Suarantt.id, Oelamasi-Badan Perlindungan Pekerja Migran Indonesia (BP3MI) NTT mengungkap data terbaru terkait pekerja migran asal Nusa Tenggara Timur (NTT) dalam lima tahun terakhir. Berdasarkan pemaparan Suratmi Hamida dari BP3MI NTT, sebanyak 3.212 pekerja migran asal NTT telah ditempatkan secara resmi di luar negeri, dengan mayoritas bekerja di Malaysia. Namun, migrasi ilegal masih menjadi tantangan besar, dengan tercatat 2.716 kasus pekerja migran bermasalah, di mana 98 persen merupakan PMI ilegal.
Dari berbagai kasus yang dialami PMI asal NTT, 63,5 persen terkait kehilangan kontak atau tidak memiliki dokumen lengkap, 22,8 persen meninggal dunia, 3,2 persen mengalami sakit serius, dan 1,9 persen menghadapi permasalahan gaji.

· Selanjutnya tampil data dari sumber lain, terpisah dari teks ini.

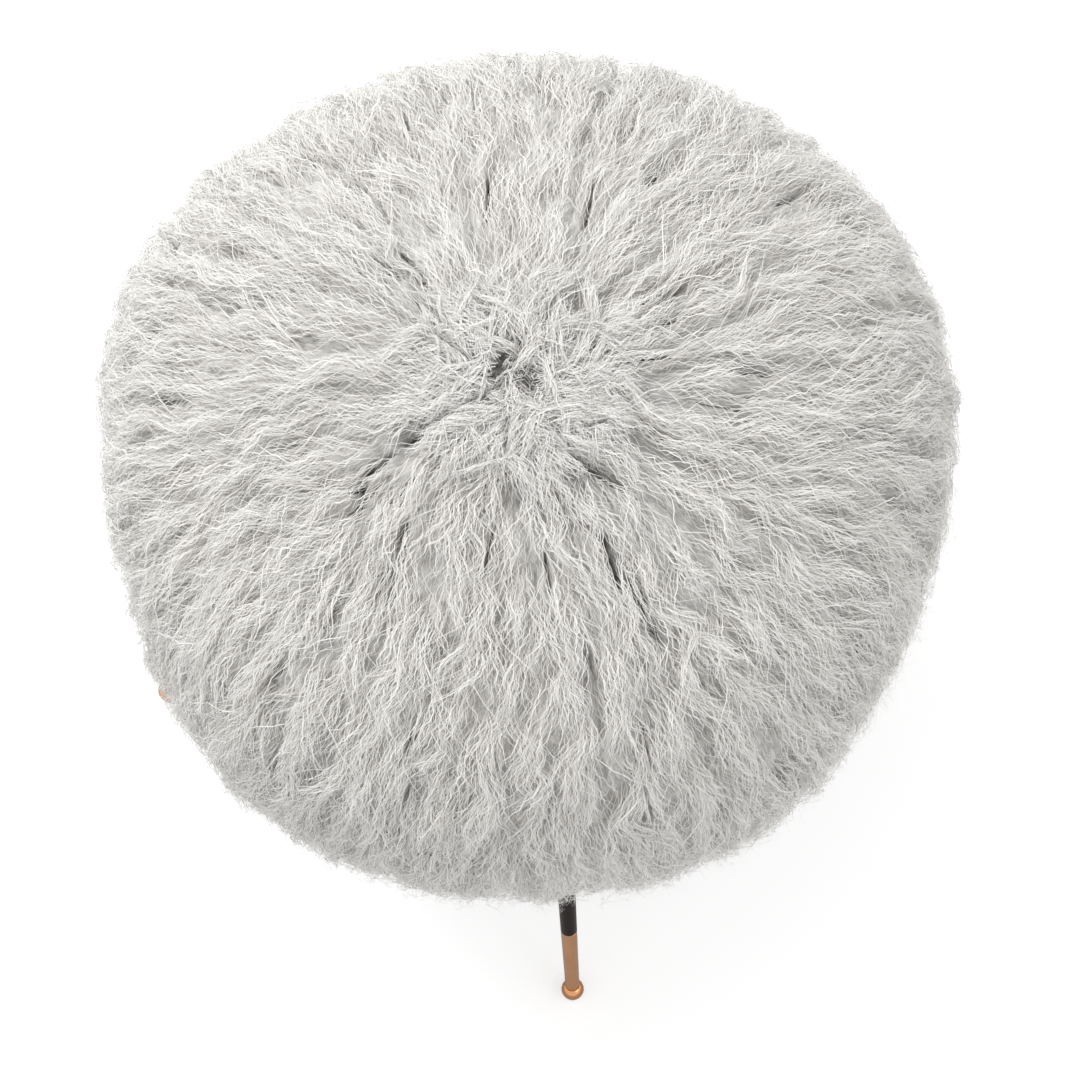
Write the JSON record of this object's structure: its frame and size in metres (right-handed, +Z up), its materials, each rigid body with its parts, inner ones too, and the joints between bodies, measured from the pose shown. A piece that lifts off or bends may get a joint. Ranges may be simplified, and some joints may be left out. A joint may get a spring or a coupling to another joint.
{
  "type": "furry stool",
  "caption": "Round stool: a padded seat covered in long wavy off-white fur, on slim splayed black legs with copper ferrules and ball feet.",
  "frame": {"origin": "on the floor, under the middle of the seat", "axes": "+Z up; the front leg stands towards -Y and the right leg towards +X"},
  "size_m": [0.48, 0.48, 0.48],
  "materials": {
    "plywood": "birch plywood, sawn edge",
    "foam": "open-cell upholstery foam",
    "wadding": "polyester wadding",
    "lining_cloth": "woven cotton lining",
    "sheep_leather": "tanned sheepskin, suede side in",
    "long_fur": "long wavy off-white wool",
    "dust_cloth": "black non-woven cloth",
    "zinc_steel": "zinc-plated steel",
    "black_steel": "black satin enamel",
    "copper": "polished copper plate",
    "black_rubber": "matte rubber"
  },
  "bodies": {
    "stool": {"seat_board": "plywood", "foam_core": "foam", "foam_crown": "foam", "wadding_wrap": "wadding", "lining_cover": "lining_cloth", "sheepskin_hide": "sheep_leather", "fur_pile": "long_fur", "dust_cover": "dust_cloth", "cover_staples": "zinc_steel", "hide_staples": "zinc_steel", "plate_screws": "zinc_steel", "front_leg_plate": "black_steel", "front_leg_stud": "zinc_steel", "front_leg_rod": "black_steel", "front_ferrule": "copper", "right_leg_plate": "black_steel", "right_leg_stud": "zinc_steel", "right_leg_rod": "black_steel", "right_ferrule": "copper", "back_leg_plate": "black_steel", "back_leg_stud": "zinc_steel", "back_leg_rod": "black_steel", "back_ferrule": "copper", "left_leg_plate": "black_steel", "left_leg_stud": "zinc_steel", "left_leg_rod": "black_steel", "left_ferrule": "copper"},
    "front_foot": {"front_foot_stud": "zinc_steel", "front_ball_foot": "copper", "front_glide_pad": "black_rubber"},
    "right_foot": {"right_foot_stud": "zinc_steel", "right_ball_foot": "copper", "right_glide_pad": "black_rubber"},
    "back_foot": {"back_foot_stud": "zinc_steel", "back_ball_foot": "copper", "back_glide_pad": "black_rubber"},
    "left_foot": {"left_foot_stud": "zinc_steel", "left_ball_foot": "copper", "left_glide_pad": "black_rubber"}
  },
  "joints": [
    {"name": "front_foot_level", "type": "slide", "parent": "stool", "child": "front_foot", "axis": [0, -0.2504, -0.9682], "range_m": [0, 0.006]},
    {"name": "right_foot_level", "type": "slide", "parent": "stool", "child": "right_foot", "axis": [0.2504, 0, -0.9682], "range_m": [0, 0.006]},
    {"name": "back_foot_level", "type": "slide", "parent": "stool", "child": "back_foot", "axis": [0, 0.2504, -0.9682], "range_m": [0, 0.006]},
    {"name": "left_foot_level", "type": "slide", "parent": "stool", "child": "left_foot", "axis": [-0.2504, 0, -0.9682], "range_m": [0, 0.006]}
  ]
}
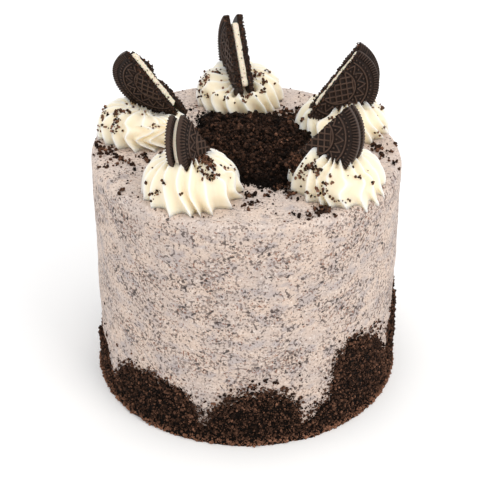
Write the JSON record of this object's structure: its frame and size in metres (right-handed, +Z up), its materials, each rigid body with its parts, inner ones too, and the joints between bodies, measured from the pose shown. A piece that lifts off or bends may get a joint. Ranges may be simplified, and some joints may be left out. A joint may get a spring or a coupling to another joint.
{
  "type": "cookies and cream cake",
  "caption": "Tall round speckled cake with a crumb-coated foot, a crumb heap on top and a ring of piped rosettes that each hold half a sandwich biscuit.",
  "frame": {"origin": "middle of the cake's flat underside, on the axis of the drum", "axes": "+Z up along the drum's axis; -Y is the front, the side that faces the viewer; +X is the viewer's right"},
  "size_m": [0.1662, 0.1661, 0.1786],
  "materials": {
    "frosting": "smoothed buttercream full of fine dark biscuit specks",
    "crumbs": "dry, rough, very dark cocoa biscuit crumbs",
    "cream": "piped pale cream with a soft satin sheen",
    "wafer": "dry, very dark cocoa wafer with low relief",
    "filling": "smooth, firm, off-white biscuit filling"
  },
  "bodies": {
    "root": {"cake": "frosting", "crumb_heap": "crumbs", "rosette_back": "cream", "rosette_back_right": "cream", "rosette_front_right": "cream", "rosette_front_left": "cream", "rosette_back_left": "cream", "biscuit_back_wafer_a": "wafer", "biscuit_back_filling": "filling", "biscuit_back_wafer_b": "wafer", "biscuit_back_right_wafer_a": "wafer", "biscuit_back_right_filling": "filling", "biscuit_back_right_wafer_b": "wafer", "biscuit_front_right_wafer_a": "wafer", "biscuit_front_right_filling": "filling", "biscuit_front_right_wafer_b": "wafer", "biscuit_front_left_wafer_a": "wafer", "biscuit_front_left_filling": "filling", "biscuit_front_left_wafer_b": "wafer", "biscuit_back_left_wafer_a": "wafer", "biscuit_back_left_filling": "filling", "biscuit_back_left_wafer_b": "wafer"}
  },
  "joints": []
}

Untuk menekan angka migrasi ilegal dan meningkatkan perlindungan bagi pekerja migran, BP3MI terus menggalakkan Program “5 SIAP” (Siap Fisik dan Mental, Siap Bahasa, Siap Keterampilan, Siap Dokumen, dan Siap Pengetahuan Negara Tujuan). Selain itu, tren pemulangan ibu dan anak pekerja migran juga meningkat, dari 65 kasus pada 2022 menjadi 83 kasus hingga Agustus 2024. Salah satu tantangan utama yang dihadapi adalah masalah identitas kependudukan anak-anak yang lahir di luar negeri tanpa dokumen resmi, yang menghambat akses mereka terhadap pendidikan dan layanan kesehatan.
Sinergi untuk Menekan TPPO di NTT
Sebagai provinsi dengan kasus Tindak Pidana Perdagangan Orang (TPPO) tertinggi di Indonesia, NTT membutuhkan sinergi yang kuat antara berbagai pihak, termasuk Kejaksaan, BP3MI, pemerintah daerah, dan masyarakat.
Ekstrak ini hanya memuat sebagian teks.